A la telepatía y los viajes espaciales tenemos que añadir que la humanidad ha aprendido a teleportarse. Saltar en el espacio se llama jauntear en honor al pobre hombre que se negó a ahogarse en su puesto de trabajo desafiando las leyes de la física. Tras terribles experimentos con los conejillos de indias que lograron emularlo, las élites de todo el mundo añadieron una nueva materia a la pulcra educación de sus cachorros. También se dieron prisa en establecer cauces para explotar las capacidades más extraordinarias de los jóvenes desposeídos que quisieran dejar de serlo. Luego, ocultaron la ubicación de las sedes de sus corporaciones y sus hogares; establecieron laberintos a su alrededor para desorientar a los espías jaunteadores y, también, para controlar a sus mujeres. Bester encuentra con la naturalidad de quien recoge algo que se le ha caído al suelo la otra palanca de los clásicos; todavía podemos contar el número de páginas que hemos leído con los dedos de las manos. Por un momento, olvidamos al tigre Foyle y pensamos en la puesta de largo del género cyberpunk, en una ficción capaz de radiografiar la Guerra Fría. También, al leerlo hoy, del comienzo del siglo XXI. El autor parece tan arrebatado como su personaje: quema sus cartas sin pensar en el próximo capítulo. Si hay un tigre en este libro, ese es Alfred Bester.

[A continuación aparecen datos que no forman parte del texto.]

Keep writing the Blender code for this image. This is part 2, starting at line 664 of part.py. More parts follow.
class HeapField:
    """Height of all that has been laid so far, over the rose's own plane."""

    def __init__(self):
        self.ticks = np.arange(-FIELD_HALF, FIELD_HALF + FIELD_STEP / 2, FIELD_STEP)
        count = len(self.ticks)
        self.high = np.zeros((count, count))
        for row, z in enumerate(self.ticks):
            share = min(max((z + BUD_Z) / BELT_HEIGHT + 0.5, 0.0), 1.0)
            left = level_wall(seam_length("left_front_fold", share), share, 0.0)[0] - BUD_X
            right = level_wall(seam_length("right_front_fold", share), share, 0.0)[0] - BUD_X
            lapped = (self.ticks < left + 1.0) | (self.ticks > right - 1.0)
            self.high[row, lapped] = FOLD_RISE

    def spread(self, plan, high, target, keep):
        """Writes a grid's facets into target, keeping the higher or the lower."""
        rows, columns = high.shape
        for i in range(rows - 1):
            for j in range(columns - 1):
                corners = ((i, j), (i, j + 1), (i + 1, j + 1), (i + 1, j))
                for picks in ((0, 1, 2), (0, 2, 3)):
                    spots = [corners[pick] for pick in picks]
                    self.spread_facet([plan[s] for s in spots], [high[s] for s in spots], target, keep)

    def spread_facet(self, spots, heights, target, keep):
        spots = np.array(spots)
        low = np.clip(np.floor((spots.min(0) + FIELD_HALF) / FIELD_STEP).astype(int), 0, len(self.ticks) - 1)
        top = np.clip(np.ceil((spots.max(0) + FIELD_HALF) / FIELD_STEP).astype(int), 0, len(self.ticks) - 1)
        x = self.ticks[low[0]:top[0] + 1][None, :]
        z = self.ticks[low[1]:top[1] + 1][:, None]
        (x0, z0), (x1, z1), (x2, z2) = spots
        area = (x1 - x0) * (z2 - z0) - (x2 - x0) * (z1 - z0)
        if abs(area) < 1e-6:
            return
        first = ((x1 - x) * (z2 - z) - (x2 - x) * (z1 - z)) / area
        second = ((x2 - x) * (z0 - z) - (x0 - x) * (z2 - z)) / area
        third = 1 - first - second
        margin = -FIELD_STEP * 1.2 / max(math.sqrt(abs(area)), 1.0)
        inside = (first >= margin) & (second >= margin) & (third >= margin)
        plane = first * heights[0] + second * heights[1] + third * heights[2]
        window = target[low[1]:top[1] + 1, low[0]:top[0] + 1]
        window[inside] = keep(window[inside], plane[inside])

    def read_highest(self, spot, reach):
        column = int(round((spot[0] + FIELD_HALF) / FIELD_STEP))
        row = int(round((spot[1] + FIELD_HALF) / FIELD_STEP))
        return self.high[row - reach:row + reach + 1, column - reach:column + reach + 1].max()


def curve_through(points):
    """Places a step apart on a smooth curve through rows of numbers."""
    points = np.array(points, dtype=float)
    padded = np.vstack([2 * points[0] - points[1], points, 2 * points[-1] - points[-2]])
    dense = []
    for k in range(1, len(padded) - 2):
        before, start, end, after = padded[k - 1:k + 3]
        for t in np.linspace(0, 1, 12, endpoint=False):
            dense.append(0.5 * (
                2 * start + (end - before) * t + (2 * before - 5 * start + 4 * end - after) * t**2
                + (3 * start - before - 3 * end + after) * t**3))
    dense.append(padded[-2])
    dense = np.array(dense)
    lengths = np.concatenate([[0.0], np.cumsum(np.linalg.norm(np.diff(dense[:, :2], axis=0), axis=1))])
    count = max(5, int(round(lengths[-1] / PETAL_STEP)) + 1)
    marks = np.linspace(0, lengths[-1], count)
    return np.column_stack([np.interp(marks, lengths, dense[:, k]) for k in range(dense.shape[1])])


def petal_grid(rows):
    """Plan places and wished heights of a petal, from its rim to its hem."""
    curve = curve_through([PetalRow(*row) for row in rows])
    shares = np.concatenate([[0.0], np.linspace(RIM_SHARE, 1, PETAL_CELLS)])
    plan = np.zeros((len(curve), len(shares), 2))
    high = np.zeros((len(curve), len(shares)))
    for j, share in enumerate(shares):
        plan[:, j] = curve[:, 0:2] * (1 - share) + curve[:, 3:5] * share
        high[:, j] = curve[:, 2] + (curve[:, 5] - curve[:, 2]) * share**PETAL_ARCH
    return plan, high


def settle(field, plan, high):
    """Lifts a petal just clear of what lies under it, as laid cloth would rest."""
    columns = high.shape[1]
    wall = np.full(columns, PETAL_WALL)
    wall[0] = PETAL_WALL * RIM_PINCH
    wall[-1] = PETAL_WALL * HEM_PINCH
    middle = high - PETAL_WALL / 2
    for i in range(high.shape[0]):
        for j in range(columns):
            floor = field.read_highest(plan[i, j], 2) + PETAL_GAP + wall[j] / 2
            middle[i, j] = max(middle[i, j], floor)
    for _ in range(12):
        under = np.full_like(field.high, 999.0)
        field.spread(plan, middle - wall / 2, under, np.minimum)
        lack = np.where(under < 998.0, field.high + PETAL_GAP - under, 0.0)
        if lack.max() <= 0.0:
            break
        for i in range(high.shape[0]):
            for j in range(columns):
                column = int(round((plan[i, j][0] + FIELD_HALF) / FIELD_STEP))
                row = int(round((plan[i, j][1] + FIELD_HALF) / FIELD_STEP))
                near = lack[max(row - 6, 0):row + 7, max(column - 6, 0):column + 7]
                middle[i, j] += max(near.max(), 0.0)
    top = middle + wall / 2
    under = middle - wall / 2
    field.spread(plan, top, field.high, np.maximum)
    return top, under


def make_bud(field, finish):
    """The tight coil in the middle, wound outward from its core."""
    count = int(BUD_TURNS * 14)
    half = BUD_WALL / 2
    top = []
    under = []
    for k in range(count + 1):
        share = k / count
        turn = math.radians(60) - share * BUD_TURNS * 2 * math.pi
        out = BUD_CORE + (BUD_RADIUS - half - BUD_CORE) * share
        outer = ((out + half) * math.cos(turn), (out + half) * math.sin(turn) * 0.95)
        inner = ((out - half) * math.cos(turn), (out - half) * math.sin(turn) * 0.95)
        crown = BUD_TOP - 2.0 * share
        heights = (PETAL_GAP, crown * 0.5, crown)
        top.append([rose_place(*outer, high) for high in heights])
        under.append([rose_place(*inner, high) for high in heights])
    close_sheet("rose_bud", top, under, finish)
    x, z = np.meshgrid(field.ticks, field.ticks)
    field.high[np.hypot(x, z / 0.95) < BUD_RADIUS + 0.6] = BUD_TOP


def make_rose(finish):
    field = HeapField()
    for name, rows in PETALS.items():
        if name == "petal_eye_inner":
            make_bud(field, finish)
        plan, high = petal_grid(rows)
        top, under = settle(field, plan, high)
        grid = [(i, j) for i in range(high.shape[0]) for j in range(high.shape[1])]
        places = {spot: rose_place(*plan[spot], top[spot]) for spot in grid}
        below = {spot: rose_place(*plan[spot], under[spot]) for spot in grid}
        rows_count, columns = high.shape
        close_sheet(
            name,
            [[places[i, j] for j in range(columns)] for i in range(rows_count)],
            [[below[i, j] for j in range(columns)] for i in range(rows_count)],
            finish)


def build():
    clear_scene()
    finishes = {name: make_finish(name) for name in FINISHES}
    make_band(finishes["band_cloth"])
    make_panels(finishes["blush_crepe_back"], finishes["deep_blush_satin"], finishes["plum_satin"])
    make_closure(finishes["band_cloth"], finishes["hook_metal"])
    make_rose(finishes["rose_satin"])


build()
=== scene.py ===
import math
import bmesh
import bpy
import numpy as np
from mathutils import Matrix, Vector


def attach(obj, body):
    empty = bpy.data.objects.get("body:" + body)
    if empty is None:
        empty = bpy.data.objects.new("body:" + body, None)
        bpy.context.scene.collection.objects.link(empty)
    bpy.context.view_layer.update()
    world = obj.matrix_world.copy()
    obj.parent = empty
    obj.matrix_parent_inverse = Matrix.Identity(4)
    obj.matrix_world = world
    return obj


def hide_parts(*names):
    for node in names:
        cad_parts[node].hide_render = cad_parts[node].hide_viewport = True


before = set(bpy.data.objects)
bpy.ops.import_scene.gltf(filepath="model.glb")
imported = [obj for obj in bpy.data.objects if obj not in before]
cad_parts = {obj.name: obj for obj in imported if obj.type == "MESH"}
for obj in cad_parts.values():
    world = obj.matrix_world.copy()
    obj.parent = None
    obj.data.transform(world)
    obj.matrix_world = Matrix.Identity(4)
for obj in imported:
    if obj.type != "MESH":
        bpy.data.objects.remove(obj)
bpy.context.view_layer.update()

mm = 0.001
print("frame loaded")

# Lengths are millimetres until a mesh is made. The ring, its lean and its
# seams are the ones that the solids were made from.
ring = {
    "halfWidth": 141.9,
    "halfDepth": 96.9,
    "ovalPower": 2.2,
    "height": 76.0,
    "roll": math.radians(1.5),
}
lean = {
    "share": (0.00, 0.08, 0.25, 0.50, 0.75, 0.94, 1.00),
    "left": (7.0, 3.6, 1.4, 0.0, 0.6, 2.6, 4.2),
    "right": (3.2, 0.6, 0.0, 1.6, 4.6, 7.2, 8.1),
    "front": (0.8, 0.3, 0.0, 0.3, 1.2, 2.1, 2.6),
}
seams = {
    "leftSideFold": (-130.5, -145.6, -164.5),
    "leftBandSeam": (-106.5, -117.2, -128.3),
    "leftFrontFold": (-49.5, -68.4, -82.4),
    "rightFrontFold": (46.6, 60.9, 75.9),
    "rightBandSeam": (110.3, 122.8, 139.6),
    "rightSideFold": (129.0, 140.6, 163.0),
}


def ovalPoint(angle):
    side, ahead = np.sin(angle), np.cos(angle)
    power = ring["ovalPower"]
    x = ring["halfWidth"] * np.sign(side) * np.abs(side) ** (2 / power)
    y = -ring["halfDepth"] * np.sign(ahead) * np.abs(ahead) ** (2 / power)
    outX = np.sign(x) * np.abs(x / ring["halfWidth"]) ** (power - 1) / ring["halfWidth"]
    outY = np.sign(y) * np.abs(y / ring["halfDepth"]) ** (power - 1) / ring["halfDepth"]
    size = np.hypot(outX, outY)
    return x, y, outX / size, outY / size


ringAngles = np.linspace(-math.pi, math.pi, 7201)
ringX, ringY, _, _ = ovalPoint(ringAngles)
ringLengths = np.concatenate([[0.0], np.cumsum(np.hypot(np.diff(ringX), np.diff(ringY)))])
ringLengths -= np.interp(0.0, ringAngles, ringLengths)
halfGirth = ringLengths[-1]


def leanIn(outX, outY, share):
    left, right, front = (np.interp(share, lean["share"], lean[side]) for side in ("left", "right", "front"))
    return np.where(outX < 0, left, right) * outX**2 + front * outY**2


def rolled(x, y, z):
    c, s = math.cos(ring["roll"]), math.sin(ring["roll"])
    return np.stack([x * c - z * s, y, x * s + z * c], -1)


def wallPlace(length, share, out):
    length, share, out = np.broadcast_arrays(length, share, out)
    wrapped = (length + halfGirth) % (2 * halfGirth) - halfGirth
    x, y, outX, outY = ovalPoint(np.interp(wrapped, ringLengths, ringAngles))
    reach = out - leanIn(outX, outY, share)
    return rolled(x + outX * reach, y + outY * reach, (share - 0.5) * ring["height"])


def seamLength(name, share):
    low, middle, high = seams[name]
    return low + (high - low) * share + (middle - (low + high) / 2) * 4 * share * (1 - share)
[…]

Quizá porque era la última novela que iba a escribir en mucho tiempo. Joven esgrimista y miembro del equipo de fútbol americano de su instituto (se le daba todo bien y todo lo iba dejando, como debe ser), Bester se ganó la fama de «escritor cometa» porque despachó dos obras antológicas para la ciencia ficción y luego dedicó sus letras a los guiones. De televisión, de Broadway, de cómic… Se alejó de la novela, más que del género, y cuando quiso regresar a la órbita del relato largo no pudo brillar tanto como en su primer avistamiento.

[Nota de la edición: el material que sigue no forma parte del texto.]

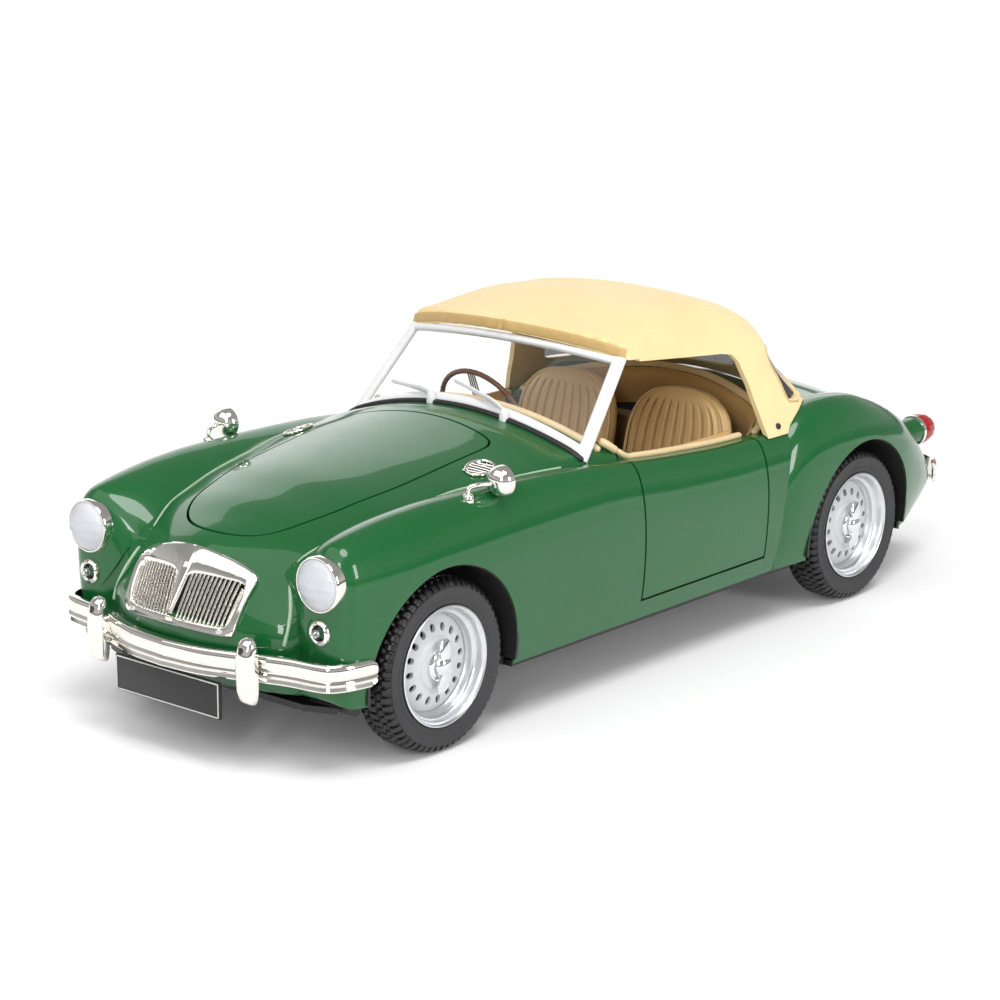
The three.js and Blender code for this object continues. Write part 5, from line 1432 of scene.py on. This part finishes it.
def seat(name, x):
    """A bucket seat: fluted back and cushion, with piping round the back."""
    cover = joined(f"{name}_cover", seat_back(x), seat_cushion(x))
    place(shade(cover, 60), "root", SEAT, [name])
    z = np.concatenate([np.linspace(18, 44, 20), np.linspace(44.8, 48.2, 9)])
    y = np.interp(z, [15, 26, 47.4, 48.9], [20.6, 21.5, 26.7, 27.8])
    edge = np.stack([seat_half_width(z) * 0.985, y, z], 1)
    path = np.vstack([mirrored(edge), [(0, 27.8, 48.95)], edge[::-1]]) + [x, -0.35, 0]
    piping = tube(f"{name}_piping", spline(smoothed(path, 1), 90), 0.32, 8, up=(0, 1, 0))
    place(shade(piping, 60), "root", SEAT)


seat("seat_left", 15.2)
seat("seat_right", -15.2)



def door_lining(name, side):
    """A door's casing with a rolled cream top, and the roll that carries on along the scuttle."""
    flip = np.array([side, 1, 1])
    casing = block(f"door_casing_{name}", (0.9, 35.6, 24), (30.3 * side, 4.4, 30.7), 0.3)
    place(casing, f"door_{name}", TAN, [f"door_trim_{name}"])
    top = [(31.2, y, on_body(34.0, y)[2] + 0.3) for y in np.linspace(-12.6, 24.6, 30)]
    top = [(30.9, -15.0, top[0][2] + 1.3), (31.1, -14.0, top[0][2] + 0.6)] + top
    rail = tube(f"door_rail_{name}", spline(top * flip, 60), 0.8, 12, squash=0.85)
    place(shade(rail, 60), f"door_{name}", TRIM)
    start = top[0][2]
    corner = [(29.9, -18.9, start + 2.6), (30.5, -17.6, start + 1.7), (30.8, -16.2, start + 0.7)]
    piece = tube(f"scuttle_rail_{name}", spline(corner * flip, 10), 0.78, 12)
    place(shade(piece, 60), "root", TRIM)


for name, side in SIDES:
    door_lining(name, side)

# Rolled cream edge along the dash top and round the back of the cockpit, with the padded band below it.
dash = [on_body(30.2 * u, -21.6 + 1.6 * u * u, 0.15) for u in np.linspace(-0.97, 0.97, 40)]
place(shade(tube("dash_roll", dash, 0.95, 12, squash=0.8), 60), "root", TRIM)
BAND = [(0.6, -0.5), (1.7, -0.7), (2.3, -1.7), (2.5, -3.2), (2.3, -5), (1.9, -7), (1.2, -8.5), (0.3, -8.5),
        (0.2, -5), (0.1, -1.2)]
rear_edge = [(31.4, 29.3), (30.8, 31.8), (28.8, 35.0), (24, 38.0), (16, 40.7), (8, 42.4), (0, 42.9)]
rear_plan = spline(rear_edge + [(-x, y) for x, y in rear_edge[-2::-1]], 90)
rail_path = smoothed([on_body(x, y + 0.7, 0.2) for x, y in rear_plan], 3)
place(shade(tube("cockpit_rail", rail_path, 0.85, 12), 60), "root", TRIM)
band = []
for p, (x, y) in zip(rail_path, rear_plan):
    inward = np.array([-x * 0.02, -1.0, 0]) / 1.02
    band.append([p + inward * d + [0, 0, h] for d, h in BAND])
place(shade(loft("cockpit_band", band), 50), "root", TAN)


def wheel_frame():
    """The steering wheel's own frame: its plane leans by the column's tilt."""
    along = Vector((0, math.cos(COLUMN_TILT), math.sin(COLUMN_TILT)))
    across = Vector((1, 0, 0))
    m = Matrix((across, along.cross(across), along)).transposed().to_4x4()
    m.translation = Vector(WHEEL_HUB * MM)
    return m


a = np.linspace(0, 2 * PI, 96, endpoint=False)
rim_path = np.stack([10.9 * np.cos(a), 10.9 * np.sin(a), 0 * a], 1)
ring_ = tube("steering_rim", rim_path, 0.55, 14, closed=True)
for v in ring_.data.vertices:
    angle = math.atan2(v.co.y, v.co.x)
    v.co *= 1 + 0.0035 * math.cos(angle * 48)
ring_.data.transform(wheel_frame())
place(shade(ring_, 60), "steering_wheel", BROWN, ["steering_wheel"])
spokes = []
for turn in (PI / 2 + PI, 0.12, PI - 0.12):
    for shift in (-0.75, -0.25, 0.25, 0.75):
        c, s = math.cos(turn), math.sin(turn)
        line = []
        for r in (1.2, 6, 10.7):
            apart = shift * (1.4 - r * 0.03)
            line.append((c * r - s * apart, s * r + c * apart, -0.35 + r * 0.03))
        spokes.append(tube("spoke", spline(line, 8), 0.16, 6))
HUB = [(0, -1.2), (1.4, -1.2), (1.9, -0.4), (2.0, 0.2), (1.7, 0.6), (1.0, 0.8), (0, 0.85)]
hub = turned("hub", HUB, 32, (0, 0, 0), "z")
spokes = joined("steering_spokes", hub, *spokes)
spokes.data.transform(wheel_frame())
place(shade(spokes, 50), "steering_wheel", SATIN)

# Two large and two small instruments on the dash.
for i, x in enumerate((-18.2, -9.0, 0.0, 8.0)):
    r = 2.3 if i < 2 else 1.4
    face = [(0, 0.6), (r, 0.6), (r + 0.25, 0.3), (r + 0.2, -0.1), (r, -0.15), (r - 0.15, 0.15), (0, 0.2)]
    dial = turned(f"dial_{i + 1}", face, 32, (x, -19.9, 45.6), "y", -1)
    place(shade(dial, 50), "root", SATIN)


# ---------------------------------------------------------------- CAD nodes that keep their shape
def refinish(material_, *names):
    for n in names:
        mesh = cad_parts[n].data
        mesh.materials.clear()
        mesh.materials.append(material_)


refinish(BLACK, "base_plate", "front_beam", "steering_knuckle_left", "steering_knuckle_right",
         "steering_column")
refinish(CARPET, "cockpit_tub")
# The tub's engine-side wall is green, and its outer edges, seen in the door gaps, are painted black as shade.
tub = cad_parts["cockpit_tub"]
tub.data.materials.append(GREEN)
tub.data.materials.append(BLACK)
for face in tub.data.polygons:
    x, y, _ = tub.matrix_world @ face.center / MM
    if y < -20:
        face.material_index = 1
    elif abs(x) > 31.4:
        face.material_index = 2
refinish(TAN, "dashboard")
refinish(ENGINE, "engine_block")
refinish(SATIN, "tie_rod", "rear_axle", "exhaust_pipe", "base_screw_front", "base_screw_rear")


# ---------------------------------------------------------------- floor, light and camera
def area_light(name, at, size, power, target=(0, 0, 25)):
    data = bpy.data.lights.new(name, "AREA")
    data.shape, data.size, data.size_y, data.energy = "RECTANGLE", size[0], size[1], power
    lamp = bpy.data.objects.new(name, data)
    bpy.context.scene.collection.objects.link(lamp)
    lamp.location = Vector(at) * MM
    aim = Vector(target) * MM - lamp.location
    lamp.rotation_euler = aim.to_track_quat("-Z", "Y").to_euler()


def studio_floor():
    """A pale floor that glows more with distance, so that it fades into the background."""
    floor = prism("floor", [(-3000, -3000), (3000, -3000), (3000, 3000), (-3000, 3000)], -2, 0)
    kit = material("studio_floor", (0.93, 0.93, 0.93), 0.6, specular=0.2)
    blend_colour(kit, texture(kit, scale=3), (0.92, 0.92, 0.92))
    kit["shader"].inputs["Emission Color"].default_value = (1, 1, 1, 1)
    length, glow = kit["nodes"].new("ShaderNodeVectorMath"), kit["nodes"].new("ShaderNodeMapRange")
    length.operation = "LENGTH"
    for name, value in (("From Min", 0.45), ("From Max", 1.2), ("To Min", 0.04), ("To Max", 0.5)):
        glow.inputs[name].default_value = value
    kit["links"].new(kit["where"], length.inputs[0])
    kit["links"].new(length.outputs["Value"], glow.inputs["Value"])
    kit["links"].new(glow.outputs["Result"], kit["shader"].inputs["Emission Strength"])
    floor.data.materials.append(kit["mat"])


def studio_lights():
    data = bpy.data.lights.new("sun", "SUN")
    data.energy, data.angle = 1.5, math.radians(28)
    sun = bpy.data.objects.new("sun", data)
    bpy.context.scene.collection.objects.link(sun)
    sun.rotation_euler = Vector((-0.35, 0.1, -1)).to_track_quat("-Z", "Y").to_euler()
    area_light("front", (330, -620, 330), (0.12, 0.3), 1.4)
    area_light("left", (760, 40, 300), (0.15, 0.3), 1.6)
    area_light("rear", (-560, 440, 330), (0.9, 0.5), 1.3)
    area_light("hood", (-40, -420, 560), (0.9, 0.5), 1.6)


def studio_world():
    """A bright room with a dark band at the horizon, which only the reflections show."""
    world = bpy.data.worlds.new("studio")
    world.use_nodes = True
    bpy.context.scene.world = world
    nodes, links = world.node_tree.nodes, world.node_tree.links
    split = nodes.new("ShaderNodeSeparateXYZ")
    ramp = nodes.new("ShaderNodeValToRGB")
    stops = [(0.0, 1.0), (0.5, 1.0), (0.506, 0.1), (0.53, 0.12), (0.57, 0.55), (0.75, 0.32), (1.0, 0.35)]
    ramp.color_ramp.elements[0].position, ramp.color_ramp.elements[1].position = stops[0][0], stops[-1][0]
    for position, _ in stops[1:-1]:
        ramp.color_ramp.elements.new(position)
    for element, (_, value) in zip(ramp.color_ramp.elements, stops):
        element.color = (value, value, value, 1)
    height = nodes.new("ShaderNodeMapRange")
    height.inputs["From Min"].default_value, height.inputs["From Max"].default_value = -1, 1
    links.new(nodes.new("ShaderNodeTexCoord").outputs["Generated"], split.inputs["Vector"])
    links.new(split.outputs["Z"], height.inputs["Value"])
    links.new(height.outputs["Result"], ramp.inputs["Fac"])
    # The camera itself sees plain white beyond the floor.
    seen = nodes.new("ShaderNodeMixRGB")
    seen.inputs["Color2"].default_value = (1, 1, 1, 1)
    links.new(nodes.new("ShaderNodeLightPath").outputs["Is Camera Ray"], seen.inputs["Fac"])
    links.new(ramp.outputs["Color"], seen.inputs["Color1"])
    links.new(seen.outputs["Color"], nodes["Background"].inputs["Color"])
    nodes["Background"].inputs["Strength"].default_value = 1.0


def camera():
    azimuth, elevation, roll = map(math.radians, (40.497, 14.603, 0.202))
    shade_back = Vector((math.sin(azimuth) * math.cos(elevation), -math.cos(azimuth) * math.cos(elevation),
                   math.sin(elevation)))
    right = Vector((math.cos(azimuth), math.sin(azimuth), 0))
    up = shade_back.cross(right)
    right, up = (right * math.cos(roll) + up * math.sin(roll), up * math.cos(roll) - right * math.sin(roll))
    data = bpy.data.cameras.new("camera")
    data.sensor_width, data.lens, data.clip_start = 36, 103.97, 0.01
    eye = bpy.data.objects.new("camera", data)
    bpy.context.scene.collection.objects.link(eye)
    place_ = Matrix((right, up, shade_back)).transposed().to_4x4()
    place_.translation = Vector((0.371335, -0.449403, 0.178993))
    eye.matrix_world = place_
    bpy.context.scene.camera = eye


studio_floor()
studio_lights()
studio_world()
camera()
bpy.context.scene.view_settings.view_transform = "Standard"
for obj in spare:
    bpy.data.objects.remove(obj)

Las estrellas mi destino El lector que se acerque a la reciente reedición de Gigamesh de Las estrellas, mi destino, comprobará que la novela de Bester tiene algo de inmolación. La consonancia entre la venganza de Gully Foyle y la dureza de su narración transmiten, de alguna manera, que el rugido que recorre cada página es, en realidad, el del autor. Que la rabia que convierte el jaunteo en una advertencia sobre los riesgos de la segregación social y urbana es la suya. Y que el odio que empuja al tigre a rechazar cualquier corrección del sistema, a perseguir la gran empresa para que en el mundo reine una violencia primigenia, es la premonición de un genio al que, como a su protagonista, hoy volvemos a mirar a la cara. Cuando despertó… el tigre seguía allí.